**Task brief:**
The data below is to be returned in full and exactly.

**Given information:**
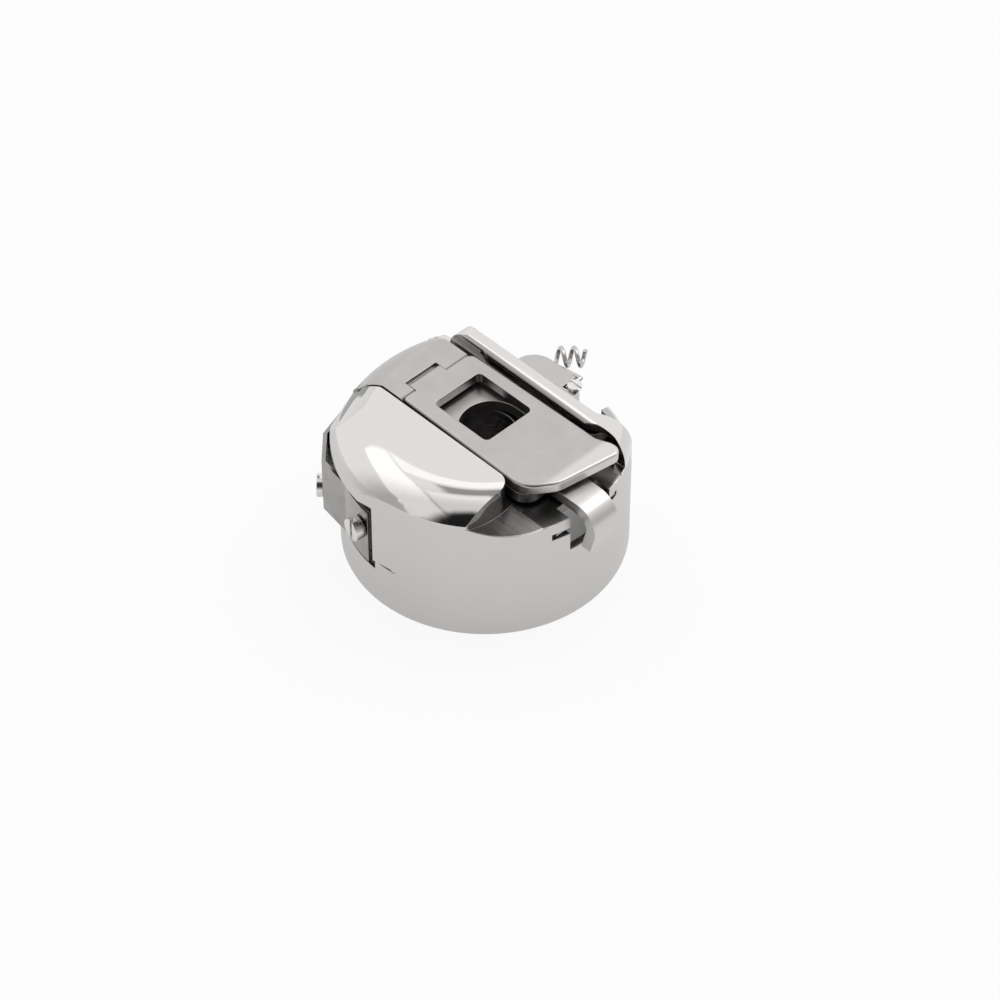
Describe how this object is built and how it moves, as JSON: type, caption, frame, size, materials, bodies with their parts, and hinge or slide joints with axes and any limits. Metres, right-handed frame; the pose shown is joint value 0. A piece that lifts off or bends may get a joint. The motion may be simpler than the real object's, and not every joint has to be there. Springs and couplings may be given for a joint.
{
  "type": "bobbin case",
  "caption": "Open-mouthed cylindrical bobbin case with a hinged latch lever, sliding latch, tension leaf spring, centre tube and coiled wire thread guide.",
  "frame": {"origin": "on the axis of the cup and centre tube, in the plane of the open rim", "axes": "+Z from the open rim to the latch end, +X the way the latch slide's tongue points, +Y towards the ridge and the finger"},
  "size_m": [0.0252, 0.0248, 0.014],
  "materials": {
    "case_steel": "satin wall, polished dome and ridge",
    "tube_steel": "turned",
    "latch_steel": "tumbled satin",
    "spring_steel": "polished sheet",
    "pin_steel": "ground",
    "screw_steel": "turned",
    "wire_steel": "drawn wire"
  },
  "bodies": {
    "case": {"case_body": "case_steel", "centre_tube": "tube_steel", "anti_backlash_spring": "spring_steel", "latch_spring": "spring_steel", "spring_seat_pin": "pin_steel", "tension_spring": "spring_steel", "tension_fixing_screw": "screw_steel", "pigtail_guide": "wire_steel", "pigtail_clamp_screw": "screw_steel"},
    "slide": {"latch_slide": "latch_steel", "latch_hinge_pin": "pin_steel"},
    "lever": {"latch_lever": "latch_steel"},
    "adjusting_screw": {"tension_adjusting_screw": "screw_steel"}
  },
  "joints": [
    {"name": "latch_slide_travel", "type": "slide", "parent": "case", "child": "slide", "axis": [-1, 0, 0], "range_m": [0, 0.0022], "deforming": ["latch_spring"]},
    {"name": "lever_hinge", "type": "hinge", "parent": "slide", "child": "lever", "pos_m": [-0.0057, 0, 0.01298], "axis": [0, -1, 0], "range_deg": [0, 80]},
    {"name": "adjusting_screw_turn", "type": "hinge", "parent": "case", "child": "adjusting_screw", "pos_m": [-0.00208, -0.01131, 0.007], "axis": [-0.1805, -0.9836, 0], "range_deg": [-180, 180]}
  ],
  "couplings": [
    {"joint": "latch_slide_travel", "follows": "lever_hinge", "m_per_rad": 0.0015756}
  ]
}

**Complete answer:**
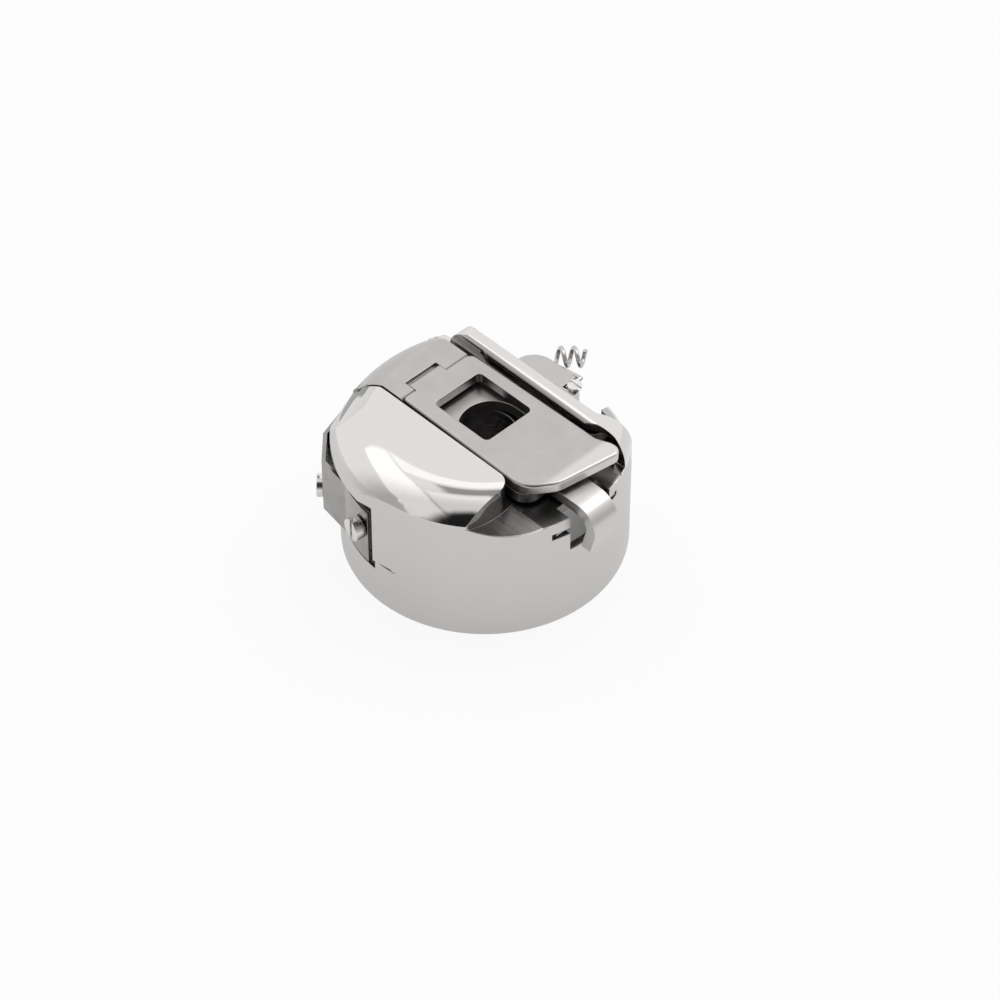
Describe how this object is built and how it moves, as JSON: type, caption, frame, size, materials, bodies with their parts, and hinge or slide joints with axes and any limits. Metres, right-handed frame; the pose shown is joint value 0. A piece that lifts off or bends may get a joint. The motion may be simpler than the real object's, and not every joint has to be there. Springs and couplings may be given for a joint.
{
  "type": "bobbin case",
  "caption": "Open-mouthed cylindrical bobbin case with a hinged latch lever, sliding latch, tension leaf spring, centre tube and coiled wire thread guide.",
  "frame": {"origin": "on the axis of the cup and centre tube, in the plane of the open rim", "axes": "+Z from the open rim to the latch end, +X the way the latch slide's tongue points, +Y towards the ridge and the finger"},
  "size_m": [0.0252, 0.0248, 0.014],
  "materials": {
    "case_steel": "satin wall, polished dome and ridge",
    "tube_steel": "turned",
    "latch_steel": "tumbled satin",
    "spring_steel": "polished sheet",
    "pin_steel": "ground",
    "screw_steel": "turned",
    "wire_steel": "drawn wire"
  },
  "bodies": {
    "case": {"case_body": "case_steel", "centre_tube": "tube_steel", "anti_backlash_spring": "spring_steel", "latch_spring": "spring_steel", "spring_seat_pin": "pin_steel", "tension_spring": "spring_steel", "tension_fixing_screw": "screw_steel", "pigtail_guide": "wire_steel", "pigtail_clamp_screw": "screw_steel"},
    "slide": {"latch_slide": "latch_steel", "latch_hinge_pin": "pin_steel"},
    "lever": {"latch_lever": "latch_steel"},
    "adjusting_screw": {"tension_adjusting_screw": "screw_steel"}
  },
  "joints": [
    {"name": "latch_slide_travel", "type": "slide", "parent": "case", "child": "slide", "axis": [-1, 0, 0], "range_m": [0, 0.0022], "deforming": ["latch_spring"]},
    {"name": "lever_hinge", "type": "hinge", "parent": "slide", "child": "lever", "pos_m": [-0.0057, 0, 0.01298], "axis": [0, -1, 0], "range_deg": [0, 80]},
    {"name": "adjusting_screw_turn", "type": "hinge", "parent": "case", "child": "adjusting_screw", "pos_m": [-0.00208, -0.01131, 0.007], "axis": [-0.1805, -0.9836, 0], "range_deg": [-180, 180]}
  ],
  "couplings": [
    {"joint": "latch_slide_travel", "follows": "lever_hinge", "m_per_rad": 0.0015756}
  ]
}